Peak-oil salesmen
6:28pm, 15th May 2007
Peak oil is a crisis cult, and here’s how you can tell:
- Do they offer an apocalyptic vision of the future that can only be avoided by listening to their advice?
- Is the threat wildly out of proportion to the evidence, or fabricated entirely?
- Are they selling something?
- Do they have any political motivations?
For the Peak Oil movement, the answer to all of these questions is yes.
- Peak Oil is all about the coming mad dash for the last of Earth’s energy before the lights go out for good. From here on out, it’s oil wars, water wars, food shortages, mass dieoffs, and the rollback of Western civilisation as we know it. On the other hand, if we take the advice of the prophets, we can learn how to fight the starving hordes off our vegetable patches in 12 easy steps.
- There is a finite amount of oil in the world, and it’s conceivable that one day we will have burned it all. It is a tremendous logical leap to go from there to doomsday scenarios. Given a relatively free market in oil, a gradually increasing oil price will create incentives to invest in alternatives.
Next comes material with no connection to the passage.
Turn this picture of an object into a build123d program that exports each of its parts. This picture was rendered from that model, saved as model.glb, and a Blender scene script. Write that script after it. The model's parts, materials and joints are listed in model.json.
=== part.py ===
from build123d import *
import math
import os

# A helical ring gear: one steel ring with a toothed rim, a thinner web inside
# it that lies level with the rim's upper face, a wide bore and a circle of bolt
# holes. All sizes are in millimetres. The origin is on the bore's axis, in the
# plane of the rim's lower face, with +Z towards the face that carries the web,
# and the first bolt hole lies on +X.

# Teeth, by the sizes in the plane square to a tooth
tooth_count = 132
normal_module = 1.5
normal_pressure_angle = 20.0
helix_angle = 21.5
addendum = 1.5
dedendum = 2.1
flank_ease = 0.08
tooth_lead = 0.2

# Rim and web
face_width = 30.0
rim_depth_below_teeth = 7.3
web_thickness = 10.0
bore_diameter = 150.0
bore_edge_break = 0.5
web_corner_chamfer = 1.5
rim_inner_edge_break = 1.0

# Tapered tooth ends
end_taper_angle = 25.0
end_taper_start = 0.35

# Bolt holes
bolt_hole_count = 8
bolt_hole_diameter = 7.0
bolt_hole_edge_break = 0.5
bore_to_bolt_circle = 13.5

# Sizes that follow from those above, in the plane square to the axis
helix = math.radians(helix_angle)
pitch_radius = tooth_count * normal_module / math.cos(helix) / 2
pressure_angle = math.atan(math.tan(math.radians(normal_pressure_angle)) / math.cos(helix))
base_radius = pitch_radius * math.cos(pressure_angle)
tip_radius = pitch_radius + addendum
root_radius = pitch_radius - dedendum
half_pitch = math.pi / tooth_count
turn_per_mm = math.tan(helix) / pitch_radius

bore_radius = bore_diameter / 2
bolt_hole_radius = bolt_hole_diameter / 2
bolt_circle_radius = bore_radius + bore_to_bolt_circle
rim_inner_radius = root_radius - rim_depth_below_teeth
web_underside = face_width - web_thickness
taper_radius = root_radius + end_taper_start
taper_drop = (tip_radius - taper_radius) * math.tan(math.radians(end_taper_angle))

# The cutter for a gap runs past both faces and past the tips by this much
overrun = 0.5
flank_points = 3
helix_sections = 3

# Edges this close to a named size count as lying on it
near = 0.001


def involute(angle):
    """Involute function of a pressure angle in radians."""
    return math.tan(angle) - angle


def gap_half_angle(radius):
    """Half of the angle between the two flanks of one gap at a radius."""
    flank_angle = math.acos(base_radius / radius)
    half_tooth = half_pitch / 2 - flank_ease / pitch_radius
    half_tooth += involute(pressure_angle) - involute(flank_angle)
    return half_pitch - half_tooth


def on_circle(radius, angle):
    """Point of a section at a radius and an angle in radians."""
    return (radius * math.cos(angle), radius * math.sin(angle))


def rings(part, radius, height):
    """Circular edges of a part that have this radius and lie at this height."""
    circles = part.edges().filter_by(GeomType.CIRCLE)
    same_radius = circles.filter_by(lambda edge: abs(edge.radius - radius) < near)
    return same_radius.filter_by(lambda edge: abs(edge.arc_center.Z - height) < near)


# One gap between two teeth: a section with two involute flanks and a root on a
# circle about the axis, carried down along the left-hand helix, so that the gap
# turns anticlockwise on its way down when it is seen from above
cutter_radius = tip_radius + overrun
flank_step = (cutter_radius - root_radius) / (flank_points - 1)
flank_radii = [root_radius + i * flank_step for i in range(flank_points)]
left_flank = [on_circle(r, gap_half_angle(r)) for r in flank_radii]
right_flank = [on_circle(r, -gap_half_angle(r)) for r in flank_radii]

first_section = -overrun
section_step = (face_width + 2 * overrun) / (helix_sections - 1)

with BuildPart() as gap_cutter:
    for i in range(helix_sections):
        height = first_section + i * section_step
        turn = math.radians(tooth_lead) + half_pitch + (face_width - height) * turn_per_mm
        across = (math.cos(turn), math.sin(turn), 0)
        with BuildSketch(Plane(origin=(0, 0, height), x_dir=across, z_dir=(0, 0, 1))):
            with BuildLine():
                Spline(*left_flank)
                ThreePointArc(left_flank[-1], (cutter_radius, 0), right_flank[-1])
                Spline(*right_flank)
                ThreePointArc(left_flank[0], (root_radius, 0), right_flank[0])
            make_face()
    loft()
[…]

If this happens in the next 100 years, those alternatives will probably have to be natural gas and coal, of which there are hundreds of years supply left.
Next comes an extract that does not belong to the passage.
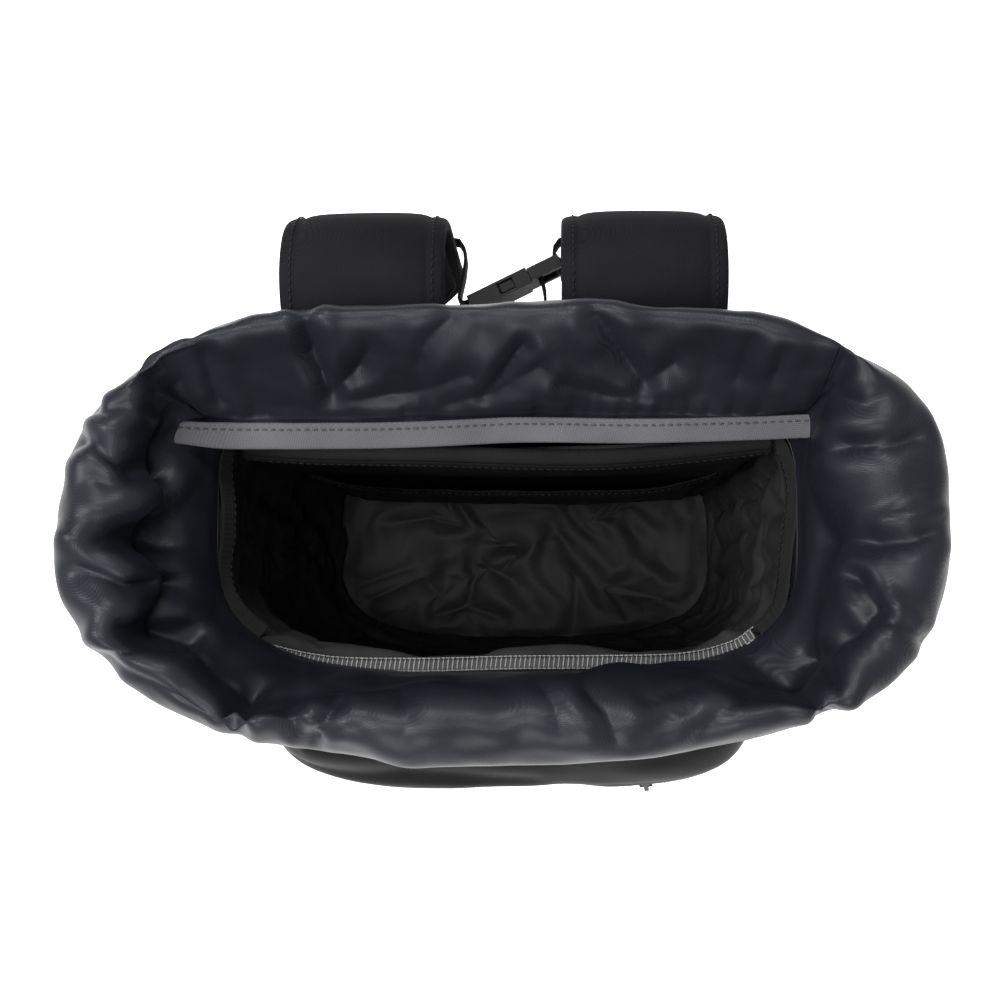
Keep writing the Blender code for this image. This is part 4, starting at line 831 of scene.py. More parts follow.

- Check out the calmy named Life After The Oil Crash. The entire left hand side of the website is adverts for Peak Oil books, solar panels and bicycles. From The Wilderness invites you to make a donation, or purchase something from their store. Dry Dipstick is suffering from Adsense Acne, and every Joe Q. Peak Oil Theorist has a blog hawking his books, with scary titles like The Coming Economic Collapse and The End of Suburbia. They are whipping up fear, then selling you comfort - except the books will never completely assuage your fears while there are still more books to sell.
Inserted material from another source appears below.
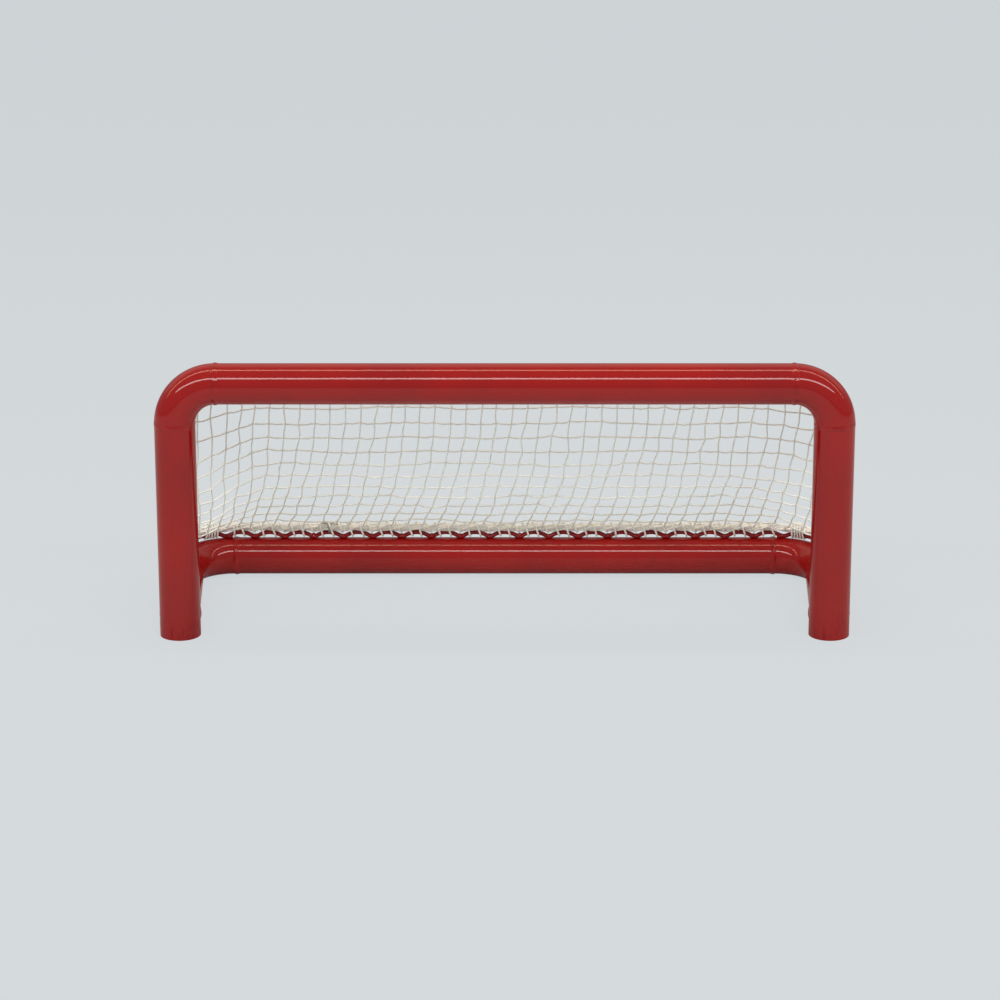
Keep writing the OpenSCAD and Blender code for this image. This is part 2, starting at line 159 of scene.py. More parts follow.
# The view is that of a player who stands some way in front of the goal's middle
EYE, DEGREES_DOWN = (0, -4.5942, 1.605), 17.61
LENS, SENSOR_WIDTH, SHIFT_X = 128.6, 36, -0.0047
camera_data = bpy.data.cameras.new("camera")
camera_data.lens, camera_data.sensor_width, camera_data.shift_x = LENS, SENSOR_WIDTH, SHIFT_X
camera = bpy.data.objects.new("camera", camera_data)
camera.location = EYE
camera.rotation_euler = (math.radians(90 - DEGREES_DOWN), 0, 0)
bpy.context.scene.collection.objects.link(camera)
bpy.context.scene.camera = camera
bpy.context.scene.view_settings.view_transform = "Standard"

# ---- Frame tubes ----
# Round steel tube, cut, bent and welded, then coated thickly in gloss red. The coat has a fine
# orange peel, the tube under it soft dents, and the feet have lost some gloss on the ice.
RED = (0.30, 0.007, 0.005, 1)
DEEP_RED = (0.235, 0.006, 0.006, 1)
CHIP = (0.03, 0.008, 0.012, 1)
PAINT_ROUGHNESS, COAT_WEIGHT = 0.34, 0.7
DENT_DEPTH, PEEL_DEPTH, CHIP_DEPTH, WEAR_DEPTH = 0.35 * MM, 0.006 * MM, 0.15 * MM, 0.03 * MM
WORN_BELOW, UNWORN_ABOVE = 4 * MM, 50 * MM


def coated(finish, colour, roughness, coat, coat_roughness, relief):
    """Paint under a clear coat. The relief is a height in metres."""
    return finish.close(finish.node("BsdfPrincipled", None, {
        "Base Color": colour,
        "Roughness": roughness,
        "Specular IOR Level": 0.0,
        "Coat Weight": coat,
        "Coat Roughness": coat_roughness,
        "Normal": finish.node("Bump", None, {"Distance": 1.0, "Height": relief}),
    }))


frame_finish = Finish(bpy.data.materials.new("frame_paint"))
place = frame_finish.node("TexCoord", out="Object")
height = frame_finish.node("SeparateXYZ", None, {0: place}, out="Z")
dents = frame_finish.noise(place, 16, 1.0)
peel = frame_finish.noise(place, 420, 2.0)
patches = frame_finish.noise(place, 5, 4.0, 0.6)
specks = frame_finish.node("TexVoronoi", None, {"Vector": place, "Scale": 24.0}, out="Distance")
speck_size = frame_finish.noise(place, 9, 2.0)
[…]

- Peak Oil is a reaction against capitalism, globalisation, George W Bush, and the oil industry, all of which are all highly venned within a political movement self-described as Progressive. When the oil is gone, and war has come, it’s the Bushes of the world who will win, and thus is a conspiracy theory born. The core of the conspiracy seems to be the idea that Bush is in league with the Saudis to dominate the world by cornering the market in rapidly depleting oil supplies, but that they’re too stupid to realise this will destroy the world, or are driven by biblical prophecy to do so. The solution to all of this is political, and entirely Progressive: a planned society in which we abandon globalisation and return to low-tech, protectionist, and even tribal economies.
The world may be facing an energy problem, and it’s certainly facing a clean-energy problem, but a problem does not make a crisis, and the facts do not support the hyperbole.